The new $1.2-million community building at the Highland Park Recreation Center is expected to be completed and fully opened to the public next week after three years of construction delays, threatened lawsuits and general misgivings about the project.
"We've been waiting over three years now. It's been hard on everyone," said Henry Ramirez, vice president of the Highland Park Sports Assn., which sponsors recreation for children and adults at the center.
The building was originally supposed to have been finished by May, 1983. Or so the city promised in 1982 when the old two-story, wood-frame clubhouse--a hub of social and recreational activities for 60 years--was torn down.
The new building on the same site will be dedicated Saturday in a ribbon-cutting ceremony to be attended by local and state government representatives. During their speeches, it's not likely that officials will dwell on the financial disagreements among the Los Angeles' Recreation and Parks Department, the contractor and subcontractors that led to the long delay and a lot of ill feeling.
"It's election time and we'll hear about how they fought to get this built so fast," Ramirez said.
Representatives of the recreation department say the city may end up suing the contractor. The contractor, in the meantime, is blaming the bureaucrats. Several subcontractors still are waiting to be paid for material and labor.
From the start, the new center has stirred debate. Senior-citizen groups wanted their cozy old clubhouse to remain and resented having to hold their activities at another location. But recreation enthusiasts, such as those who belong to the sports association, wanted to see the deteriorating clubhouse replaced with more modern facilities.
A series of community meetings were held by Los Angeles Councilwoman Peggy Stevenson, who represented the area until district boundaries were reapportioned in September, 1982; it now lies in Councilman Joel Wachs' district. Eventually, it was decided by the community that a new building would be built where the old clubhouse once stood.
"The community was quite divided about whether or not to demolish the old building," said Arline DeSanctis, a deputy in Wachs' office. "Letters and petitions were 2-to-1 in favor of the new center, but there were still a lot of hard feelings for a long time."
The seniors argued that money could be saved by simply refurbishing the old clubhouse, said Eloise Currie, secretary of the advisory board for the seniors' clubs. "It was so unnecessary to spend all that money for a place that just looks horrible," she said of the one-story, concrete-slab building.

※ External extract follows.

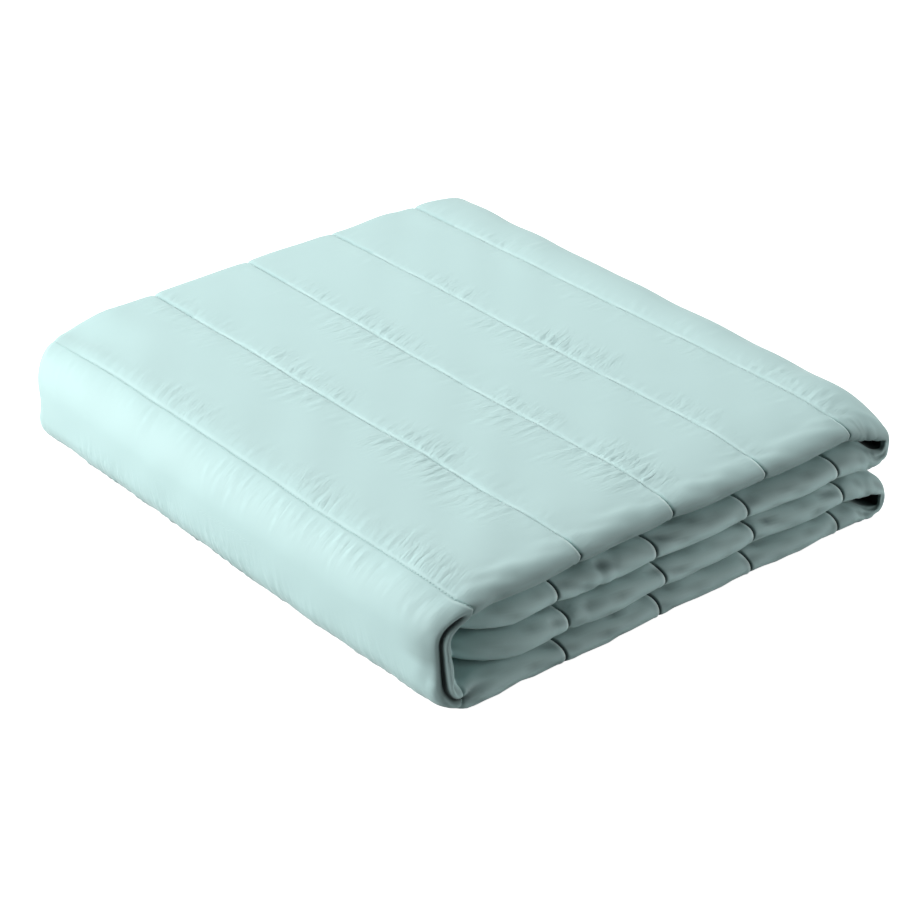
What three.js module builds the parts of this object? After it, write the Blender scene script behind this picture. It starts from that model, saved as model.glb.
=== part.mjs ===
// A channel-quilted bedspread, folded into a stack, as one solid.
// The cloth is first folded in four along Y, which gives one thick strip with a round nose at the front.
// The strip is then folded across X: both sides to the middle and in half, with a loose wrap at the left.
// Millimetres, +Z up, origin at the middle of the underside.
import * as THREE from 'three';

// The four layers of the stack, as heights of the strip's middle and the front and back ends of the strip.
// seam is where the layer's seam nearest the middle lies, measured from the second seam from the left on top.
const LAYERS = {
  top: { height: 90.4, front: 0, back: 577, seam: 0 },
  second: { height: 64.1, front: -5, back: 573, seam: -22 },
  third: { height: 37.8, front: -8, back: 575, seam: -14 },
  bottom: { height: 11.5, front: -12, back: 572, seam: -19 },
};

// The turns of the strip: the middle line's furthest point, how far from it the bend starts,
// the strip's thickness there, and the length over which the strip thins towards it.
const TURNS = {
  upperFold: { reach: 255, bend: 24, thickness: 9, taper: 44, recede: 0 },
  lowerFold: { reach: 247, bend: 19, thickness: 8.4, taper: 52, recede: 0 },
};
const WRAP = {
  reach: -235, shoulder: 34, shoulderDrop: 30, heel: 16, heelRise: 14, thickness: 24, front: 4, back: 30,
};
const FREE_END = { reach: -212, thickness: 17, taper: 16, recede: 30, plan: 62 };

const STRIP = 25.1; // thickness of the strip, four plies of quilt
const PITCH = 102; // between two seams along the cloth
const SEAMS = { second: [-1, 0, 1, 2], top: [2, 1, 0, -1], bottom: [-1, 0, 1, 2], third: [2, 1, 0, -1] };
const SHOULDER_SEAM = 0.24; // share of the shoulder's bend at which its seam lies
const HEEL_SEAM = 0.8; // share of the heel's bend at which its seam lies

// Rise of a channel over its seams, and how far a seam draws in the front and the back.
const CROWN = { outer: 3.6, inner: 1.8, fullness: 4.6, front: 4.5, back: 3 };
// The round front of the strip: its depth, how far its upper half falls back, and the depth of the
// rounds inside it, as shares of its own: where the two middle plies turn, inside and out, and the outer two.
const NOSE = { depth: 21, droop: 4.5, innermost: 0.2, inner: 0.55, lining: 0.62 };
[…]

She added that the senior clubs have never been the same since they began holding meetings across the street at the Highland Park Adult Center. That building, she said, is "cold" and "no one likes the room we have to meet in now." But officials say that the seniors' clubs are likely to remain in the adult center.
The new building, situated on the northwest side of the park at 6150 Piedmont Ave., features a gleaming basketball court, a stage, a multi-purpose meeting room, a small classroom, kitchen facilities and an office for the park director.
Besides the recreation programs that the city will conduct and the activities of the sports association, the building is expected to be used to hold preschool classes sponsored by a local adult school and a Head Start program, a federally subsidized program for preschoolers. A hot meals program for needy elderly citizens has been operating out of the building since December.
The center's construction was funded through block grants from the federal Department of Housing and Urban Development. Chadco Development Co., based in Santa Ana, was awarded a construction contract, stipulating that the building be completed one year after Chadco began breaking ground in May, 1982.
The work on the project began at a good pace, according to recreation department officials, but began to slow down after a few months. Then the city began receiving notices from subcontractors who said they weren't being paid by Chadco, the officials said. According to recreation department records, over the course of two years at least 23 subcontractors sent the city such notices, requesting payment for more than $480,000 in services.
Repeated warnings were sent to Chadco, but the city continued to grant the company extensions on its contract. This was done in spite of inspections and reports that showed work at the site was "erratic and slow, with many days passing with only one trade working," according to a report that was presented to the department's Board of Commissioners last June.
Making matters worse was a five-month-long carpenters' strike in 1983.